By late night it was liked by more than 1.5 lakh people and shared more than 33,000 times.
“On behalf of the entire Obama family, I wish you and your loved ones peace and happiness on this Diwali,” Obama said.
“To all who are celebrating the festival of lights across America and around the world, happy Diwali. As Hindus, Jains, Sikhs, and Buddhists light the diya, share in prayers, decorate their homes, and open their doors to host and feast with loved ones, we recognise that this holiday rejoices in the triumph of good over evil and knowledge over ignorance,” said the US President.
“It also speaks to a broader truth about our shared American experience. It’s a reminder of what’s possible when we see beyond the differences that too often divide us. It’s a reflection of the hopes and dreams that bind us together,” he said.
Obama said that it is a time to renew collective obligation to deepen those bonds, to stand in each other’s shoes and see the world through each other’s eyes, and to embrace each other as brothers and sisters — and as fellow Americans.
Democratic presidential candidate Hillary Clinton, who has a large fan following in the Indian-American community greeted Hindus, Sikhs, Buddhists and Jains across the world on the occasion of Diwali.
“On Sunday, nearly a billion Hindus, Jains, Sikhs, and Buddhists around the world — including more than two million Americans — will celebrate Diwali, the festival of lights. For members of these faiths, lighting the lamp (the diya) is a reminder that light prevails over darkness, knowledge over ignorance, and good over evil,” Clinton said. “Here in the United States, it is a tribute to the Indian American community that Diwali is celebrated with such beauty and joy.

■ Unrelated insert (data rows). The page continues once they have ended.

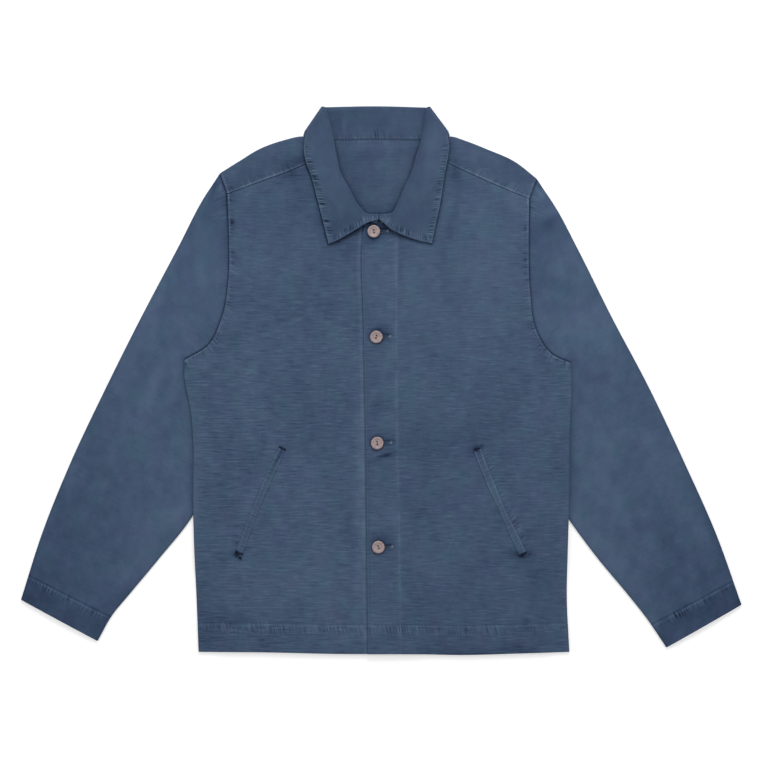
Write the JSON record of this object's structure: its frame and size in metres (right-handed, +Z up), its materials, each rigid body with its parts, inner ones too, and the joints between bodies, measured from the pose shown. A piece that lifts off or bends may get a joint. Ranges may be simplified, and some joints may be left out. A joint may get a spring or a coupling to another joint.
{
  "type": "shell jacket, laid flat",
  "caption": "Thin unlined cotton jacket with a fold-down collar, buttoned front, slanted welt pockets and long set-in sleeves, laid flat on its back.",
  "frame": {"origin": "on the floor, below the centre of the jacket's bounding box", "axes": "+X across the jacket to the wearer's left, +Y from hem to collar, +Z up out of the floor"},
  "size_m": [1.0099, 0.7684, 0.0112],
  "materials": {
    "body_cloth": "garment-dyed slub cotton, matt, blue",
    "button": "pale pinkish tan, half matt"
  },
  "bodies": {
    "root": {"back": "body_cloth", "right_front": "body_cloth", "left_front": "body_cloth", "right_sleeve": "body_cloth", "left_sleeve": "body_cloth", "collar": "body_cloth", "right_welt": "body_cloth", "left_welt": "body_cloth", "button_1": "button", "button_2": "button", "button_3": "button", "button_4": "button"}
  },
  "joints": []
}
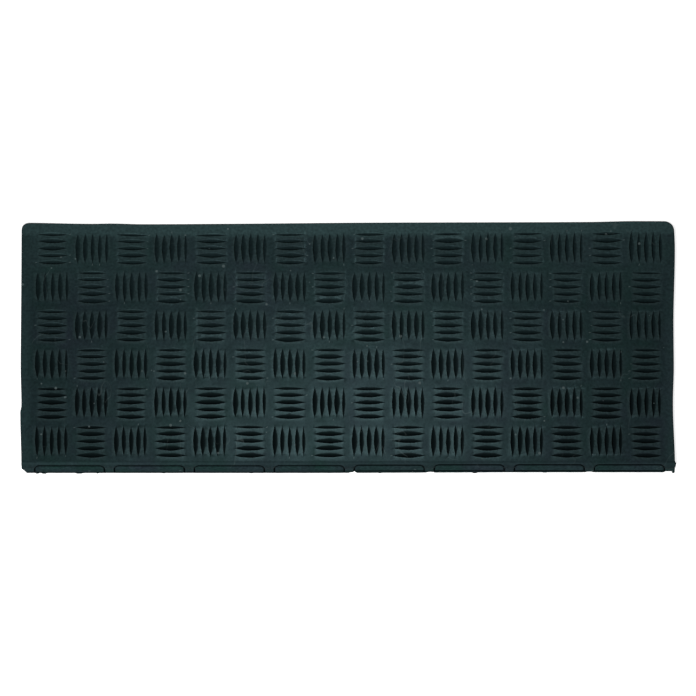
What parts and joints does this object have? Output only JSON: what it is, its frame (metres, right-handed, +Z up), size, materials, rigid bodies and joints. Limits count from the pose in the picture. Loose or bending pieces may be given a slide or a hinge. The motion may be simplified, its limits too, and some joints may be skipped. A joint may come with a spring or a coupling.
{
  "type": "stair tread door mat",
  "caption": "Flat rubber mat for a doorstep or stair tread, with a chequered tread of lens-shaped grooves, a rounded nose and a short grip lip that hangs over the step's edge.",
  "frame": {"origin": "middle of the tread sheet's flat underside, which lies on the step", "axes": "+X along the step's edge, +Y towards the back of the step, +Z up out of the tread; the nose and lip are at -Y"},
  "size_m": [0.65, 0.25, 0.025],
  "materials": {
    "tread_rubber": "satin moulded rubber, greenish black",
    "nosing_rubber": "satin moulded rubber, greenish black",
    "pad_rubber": "satin moulded rubber, greenish black"
  },
  "bodies": {
    "root": {"tread_sheet": "tread_rubber", "nosing_bend": "nosing_rubber", "nosing_lip": "nosing_rubber", "nosing_pad_1": "pad_rubber", "nosing_pad_2": "pad_rubber", "nosing_pad_3": "pad_rubber", "nosing_pad_4": "pad_rubber", "nosing_pad_5": "pad_rubber", "nosing_pad_6": "pad_rubber", "nosing_pad_7": "pad_rubber", "nosing_pad_8": "pad_rubber"}
  },
  "joints": []
}
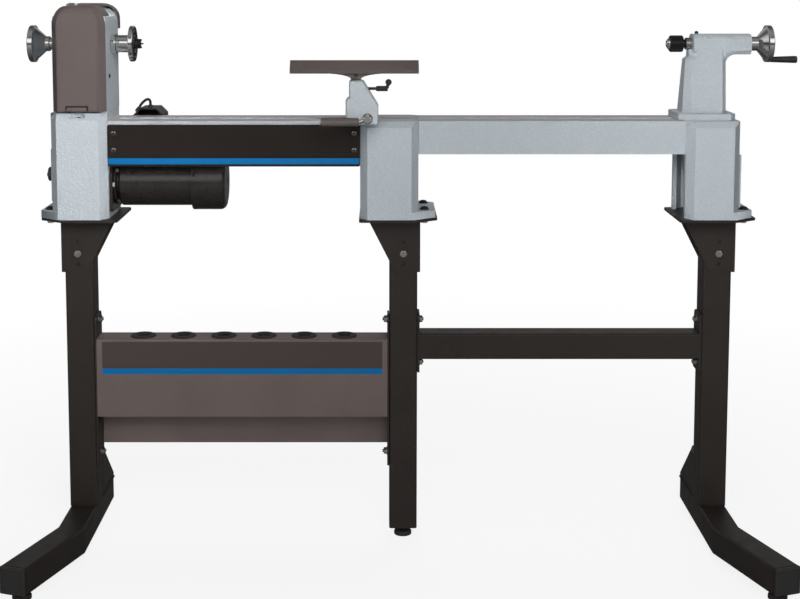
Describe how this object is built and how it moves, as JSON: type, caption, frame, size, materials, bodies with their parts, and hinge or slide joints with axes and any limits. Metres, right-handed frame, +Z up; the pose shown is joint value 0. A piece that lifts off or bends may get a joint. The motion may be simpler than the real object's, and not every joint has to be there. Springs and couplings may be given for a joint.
{
  "type": "wood lathe",
  "caption": "Floor-standing wood lathe: cast bed with extension, belt-driven headstock, sliding tool rest and tailstock, on a tubular steel stand with a tool shelf.",
  "frame": {"origin": "centre of the bounding box at floor level", "axes": "+X along the spindle from headstock to tailstock, +Y away from the operator, +Z up"},
  "size_m": [1.6293, 0.743, 1.1635],
  "materials": {
    "hammertone": "grey-blue hammertone enamel",
    "stand_paint": "dark brown-black satin powder coat",
    "shelf_paint": "dark grey-brown satin powder coat",
    "cover_plastic": "grey-brown moulded plastic",
    "panel_paint": "charcoal with a blue stripe",
    "black_plastic": "black moulded plastic",
    "black_paint": "gloss black enamel",
    "rubber": "black rubber",
    "chrome": "polished plating",
    "zinc": "zinc plated",
    "steel": "machined steel",
    "alloy": "machined aluminium",
    "black_steel": "black oxide",
    "rest_paint": "dark brown-grey satin paint"
  },
  "bodies": {
    "stand_and_bed": {"left_leg": "stand_paint", "middle_leg": "stand_paint", "right_leg": "stand_paint", "left_bracket": "stand_paint", "middle_bracket": "stand_paint", "right_bracket": "stand_paint", "cross_rail": "stand_paint", "tool_shelf": "shelf_paint", "left_front_leveling_foot": "rubber", "left_rear_leveling_foot": "rubber", "right_front_leveling_foot": "rubber", "right_rear_leveling_foot": "rubber", "middle_leveling_foot": "rubber", "left_front_end_cap": "black_plastic", "left_rear_end_cap": "black_plastic", "right_front_end_cap": "black_plastic", "right_rear_end_cap": "black_plastic", "left_post_bolt": "zinc", "middle_post_bolt": "zinc", "right_post_bolt": "zinc", "bed_casting": "hammertone", "bed_extension": "hammertone", "bed_panel": "panel_paint", "headstock": "hammertone", "inboard_bearing": "steel", "outboard_bearing": "steel", "rear_cover": "cover_plastic", "drive_belt": "rubber", "control_box": "black_plastic", "control_cable": "rubber"},
    "spindle_group": {"spindle": "chrome", "spindle_pulley": "alloy", "outboard_handwheel": "chrome", "faceplate": "chrome", "spur_center": "black_steel"},
    "motor_group": {"motor_plate": "black_paint", "motor_housing": "black_paint", "motor_end_cap": "black_paint"},
    "motor_rotor": {"motor_pulley": "alloy"},
    "cover": {"belt_cover": "cover_plastic"},
    "door": {"side_door": "hammertone"},
    "door_latch": {"door_knob": "black_plastic"},
    "dial": {"speed_knob": "black_plastic"},
    "rocker": {"power_switch": "black_plastic"},
    "banjo_clamp": {"banjo_clamp_plate": "steel"},
    "banjo_pivot": {"banjo_clamp_bolt": "zinc"},
    "banjo_body": {"banjo": "hammertone"},
    "banjo_cam": {"banjo_cam_lever": "black_plastic"},
    "rest_post": {"tool_post": "steel"},
    "rest_bar": {"tool_rest": "rest_paint"},
    "rest_lock": {"rest_lock_lever": "black_plastic"},
    "tail": {"tailstock": "hammertone", "tail_clamp_bolt": "steel"},
    "quill_group": {"quill": "steel", "live_center_body": "black_steel"},
    "live_nose": {"live_center_nose": "chrome"},
    "tail_wheel": {"tail_handwheel": "chrome"},
    "crank_grip": {"tail_handle": "black_plastic"},
    "quill_lock_group": {"quill_lock": "black_plastic"},
    "tail_cam": {"tail_cam_lever": "black_plastic"}
  },
  "joints": [
    {"name": "spindle_spin", "type": "hinge", "parent": "stand_and_bed", "child": "spindle_group", "pos_m": [-0.6421, 0, 1.07725], "axis": [1, 0, 0], "continuous": true},
    {"name": "motor_swing", "type": "hinge", "parent": "stand_and_bed", "child": "motor_group", "pos_m": [-0.6421, 0.0545, 0.7826], "axis": [-1, 0, 0], "range_deg": [0, 4]},
    {"name": "motor_spin", "type": "hinge", "parent": "motor_group", "child": "motor_rotor", "pos_m": [-0.6421, 0, 0.7826], "axis": [1, 0, 0], "continuous": true},
    {"name": "belt_cover_hinge", "type": "hinge", "parent": "stand_and_bed", "child": "cover", "pos_m": [-0.7276, 0, 1.16], "axis": [-1, 0, 0], "range_deg": [0, 100]},
    {"name": "side_door_hinge", "type": "hinge", "parent": "stand_and_bed", "child": "door", "pos_m": [-0.7646, 0.0655, 0.8035], "axis": [0, 0, -1], "range_deg": [0, 100]},
    {"name": "door_knob_turn", "type": "hinge", "parent": "door", "child": "door_latch", "pos_m": [-0.7601, -0.04, 0.8035], "axis": [1, 0, 0], "range_deg": [0, 90]},
    {"name": "speed_knob_turn", "type": "hinge", "parent": "stand_and_bed", "child": "dial", "pos_m": [-0.5681, 0.14, 0.885], "axis": [0, 1, 0], "range_deg": [-135, 135]},
    {"name": "power_switch_rock", "type": "hinge", "parent": "stand_and_bed", "child": "rocker", "pos_m": [-0.6001, 0.14, 0.88], "axis": [1, 0, 0], "range_deg": [0, 20]},
    {"name": "banjo_slide", "type": "slide", "parent": "stand_and_bed", "child": "banjo_clamp", "axis": [1, 0, 0], "range_m": [-0.42, 0.42]},
    {"name": "banjo_swivel", "type": "hinge", "parent": "banjo_clamp", "child": "banjo_pivot", "pos_m": [-0.0976, 0, 0.89], "axis": [0, 0, -1], "range_deg": [-35, 35]},
    {"name": "banjo_cross", "type": "slide", "parent": "banjo_pivot", "child": "banjo_body", "axis": [0, 1, 0], "range_m": [-0.03, 0.03]},
    {"name": "banjo_cam_turn", "type": "hinge", "parent": "banjo_body", "child": "banjo_cam", "pos_m": [-0.0976, 0, 0.9316], "axis": [0, 1, 0], "range_deg": [0, 170]},
    {"name": "rest_lift", "type": "slide", "parent": "banjo_body", "child": "rest_post", "axis": [0, 0, 1], "range_m": [0, 0.045]},
    {"name": "rest_swivel", "type": "hinge", "parent": "rest_post", "child": "rest_bar", "pos_m": [-0.1211, -0.125, 1.0086], "axis": [0, 0, 1], "range_deg": [-90, 90]},
    {"name": "rest_lock_turn", "type": "hinge", "parent": "banjo_body", "child": "rest_lock", "pos_m": [-0.0801, -0.125, 0.991], "axis": [1, 0, 0], "range_deg": [0, 150]},
    {"name": "tail_slide", "type": "slide", "parent": "stand_and_bed", "child": "tail", "axis": [1, 0, 0], "range_m": [-0.6, 0.015]},
    {"name": "tail_wheel_turn", "type": "hinge", "parent": "tail", "child": "tail_wheel", "pos_m": [0.7279, 0, 1.07725], "axis": [1, 0, 0], "range_deg": [0, 7080]},
    {"name": "quill_slide", "type": "slide", "parent": "tail", "child": "quill_group", "axis": [-1, 0, 0], "range_m": [0, 0.05]},
    {"name": "live_center_spin", "type": "hinge", "parent": "quill_group", "child": "live_nose", "pos_m": [0.5479, 0, 1.07725], "axis": [1, 0, 0], "continuous": true},
    {"name": "crank_grip_spin", "type": "hinge", "parent": "tail_wheel", "child": "crank_grip", "pos_m": [0.7879, 0, 1.04365], "axis": [1, 0, 0], "continuous": true},
    {"name": "quill_lock_turn", "type": "hinge", "parent": "tail", "child": "quill_lock_group", "pos_m": [0.6077, 0, 1.07725], "axis": [0, 1, 0], "range_deg": [0, 80]},
    {"name": "tail_cam_turn", "type": "hinge", "parent": "tail", "child": "tail_cam", "pos_m": [0.6156, 0, 0.952], "axis": [0, 1, 0], "range_deg": [0, 55]}
  ],
  "couplings": [
    {"joint": "motor_spin", "follows": "spindle_spin", "ratio": 1},
    {"joint": "quill_slide", "follows": "tail_wheel_turn", "m_per_rad": 0.00040425}
  ]
}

Regardless of our personal faith, Diwali reminds us that diversity is one of our greatest strengths as a nation, that light prevails over darkness, and that dharma — righteousness or goodness — must guide us toward a better tomorrow,” Clinton said.
“If I have the honour of serving as president, I will be committed to building an Administration that reflects such diversity, including continuing White House celebrations of Diwali,” she said.
“To those of you celebrating this joyous occasion, I wish you and your loved ones a Happy Diwali and Saal Mubarak,” Clinton said in a statement.
There was no such statement from her Republican rival Donald Trump. Her daughter-in-law, Lara Trump had celebrated Diwali at a Hindu temple in Virginia last week.
In a joint statement, the Republican National Committee (RNC) chairman Reince Priebus and co-chair Sharon Day said as Republicans, they continue to support religious freedom across the country, so that all Americans can continue to share these great traditions with the communities.
“Diwali marks a special time as our friends and neighbors of Hindu, Jain and Sikh faiths celebrate this year’s Festival of Lights,” said Chairman Priebus.
“During this celebration, we are not only reminded of the traditions that many immigrants bring that make our country more strong and more diverse, but also of the many blessings we have in our daily lives.
“From the music to the feasts, to the remembrance of Bandi Chhor Divas, a Sikh festival celebrating emancipation from religious persecution, Diwali also serves as a time for families to contemplate the past year, and what they look forward to in the future,” the joint statement said.